Let $S$ be the sphere tangent to the cone $C$ and to the plane $\omega$ (the center of $S$ is on the axis $a$). First, $S$ is tangent to the cone $C$ in a whole circle called $k$. Second, $S$ is tangent to the plane $\omega$ at a point $F$, the future focus of the parabola.

Denote by $\sigma$ the plane defined by the circle $k$ and let $O \in \sigma$ be the center of $k$. Notice that $O$ also lies on the axis $a$, so $O = a \cap \sigma$. Let line $d$, the future directrix of the parabola, be the intersection line of planes $\sigma$ and $\omega$ and let $t_k$ be the intersection line of $\sigma$ and $\omega_C$. Since $\omega$ and $\omega_C$ are parallel, then the lines $d$ and $t_k$ are parallel. Notice that since $a$, as an axic of the cone, is orthogonal to $\sigma$, it is orthogonal to $t_k$. Moreover, $t_k$ is tangent to circle $k$ at point $T_S$, to orthogonal to the radius $OT_S$ of the circle. Consequently, $t_C$ is orthogonal to the plane $\alpha$ formed by $a$ and $OT_S$ (observe that then $l$ is contained in $\alpha$), so $t_C$ and thus $d$, as parallel to $t_C$ are both orthogonal to $l$. Let $l_{\omega}$ be the intersection line of plane $\alpha$ and plane $\omega$ (then $l_{\omega}$ is the future axis of the parabola). Then $l_{omega}$ is parallel to $l$ and is therefore orthogonal to $d$ (the future directrix).

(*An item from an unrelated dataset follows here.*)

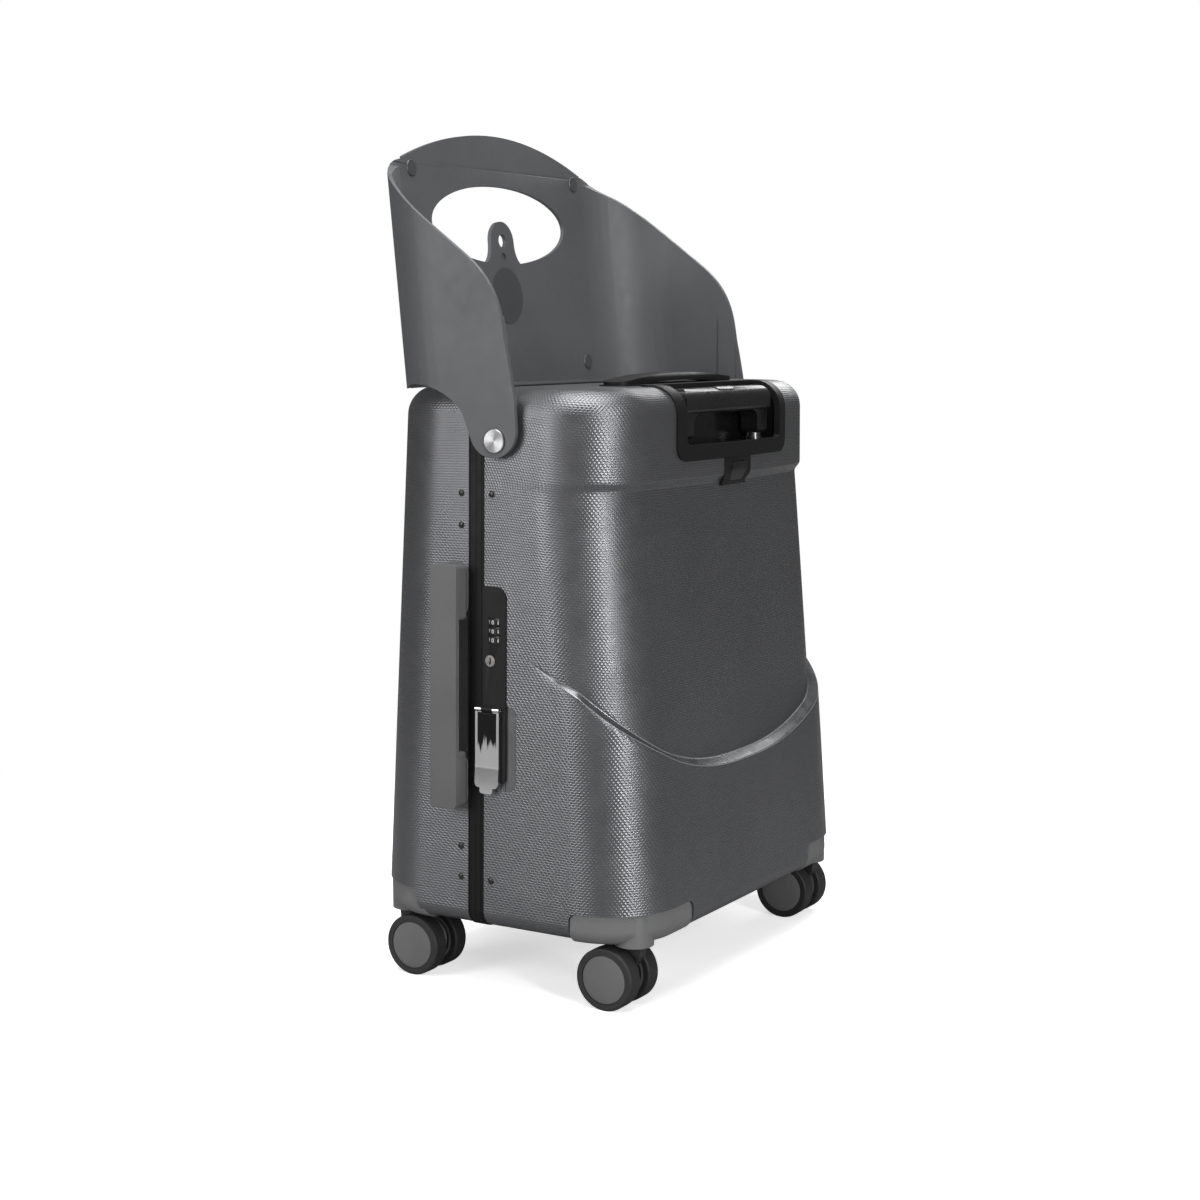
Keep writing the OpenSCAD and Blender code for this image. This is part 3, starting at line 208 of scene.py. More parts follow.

Pick an arbitrary point from the intersection locus of plane $\omega$ and the cone $C$. Let $X_d$ be the orthogonal projection of $X$ on the line $d$ (both are in plane $\omega$) and let $X_S$ be the intersection point of the line $XA$ (line $XA$ lies on the cone $C$ ) with the circle $k \subset S$. Then as $XA$ is on the cone, it is tangent to the sphere $S$ and its point of tangency is $X_S$. However, since $S$ is tangent to plane $\omega$ at point $F$, then $XF$ is also tangent to the sphere $S$. Two tangents $XX_S$ and $XF$ to the same sphere $S$ from the same point $X$ outside the sphere, have equal lengths, i.e. $XX_S = XF$.

Define the plane $\alpha_X$ to be the plane determined by the two parallel lines $l$ and $XX_d$. Then by construction plane $\alpha_X$ intersects plane $\sigma$ in the line $X_dT_S$ (recall that $T_S \in l$ is the point of tangency of line $t_k$ and circle $k$ lying in plane $\sigma$). But line $X_dT_S$ lies in $\alpha_X$ and intersects line $AX$. However, the only intersection point of $AX$ and plane $\sigma$ containing line $x_dT_S$ is $X_S \in k$, so point $X_S$ lies on $X_dT_S$. Now, since $AX_S$ and $AT_S$ are tangents to the sphere $S$ from point $A$, they are equal, i.e. $AX_S = AT_S$ which means that triangle $X_SAT_S$ is isosceles. But in plane $\alpha_X$ the lines $AT_S \equiv l$ and $XX_d$ are parallel so triangles $X_SAT_S$ and $X_dXX_S$ are similar, yielding that triangle $X_dXX_S$ is also isosceles, meaning that $XX_d = XX_S$. But we have already proven that $XX_S=XF$, so finally:

In the plane $\omega$, where the intersection locus $\omega \cap C$ of the plane $\omega$ with the cone $C$ lies, we have found a line $d$ and a point $F$ with the property that for any point $X$ from the locus $\omega \cap C$ we have that $\text{dist}(X,d) = XX_d = XF = \text{dist}(X,F)$.